Write your second example where the lambda bodies depend on the function parameter i, or indeed any other binding in the scope of the “jump”. This is a very normal and natural thing to do in other languages, such as C. Forget big-O, complexity, whatever. In a language such as C, you incur no runtime penalty for using local scope in the branches.
In Common Lisp, you incur a runtime penalty dependent on the size of the table. This penalty rears its head either in the number of comparisons that must be made to find the branch (dependent on the size of the table), or in terms of memory allocation (allocating closures for each branch). Either of those penalties can be expressed as a linear (or at least non-constant) function in the size of the table.
You are incorrect that lexical scope is at odds with a jump table. This can be formally proven, but it has also been empirically shown in actual (non-portable) implementations of a jump table.
This is dynamic scope, not lexical. They are not equivalent. You might further attempt to solve this by locally binding a lexical variable of the same name to the special variable, in order to “recreate” the lexical environment. (A quicker way to do this would be to pass these values to the branch functions directly.)
You will quickly find that this also will not work, for if a closure was made inside of each branch, the environment would not be shared among them.
The original intent of this exercise was to demonstrate you can’t macro your way out of all deficiencies in Lisp. And certainly in this case, even if we were to accept this dynamic variable rigamarole, we would find that we could not write a macro that, e.g., replaces CASE.

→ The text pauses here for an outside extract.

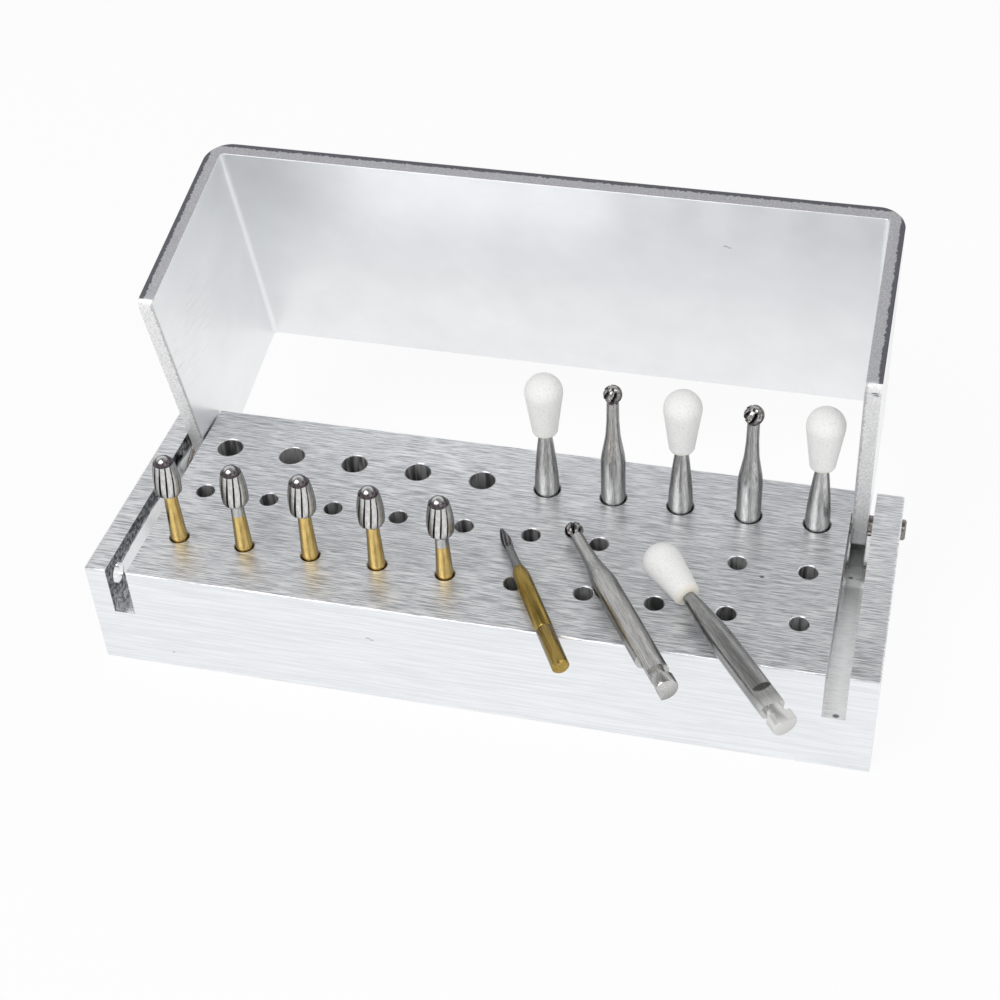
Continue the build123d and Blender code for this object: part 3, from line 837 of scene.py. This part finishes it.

Do note that THROW/CATCH are dynamically established, and each CATCH setup + THROW invocation take a small amount of runtime. THROW usually takes linear time in the number of enclosing CATCH forms. So, despite how it looks, this solution is still linear in both space and time in the number of branches. (This is the same if you were to bind a special variable N times. The setup and tear down aren’t statically or lexically determined.)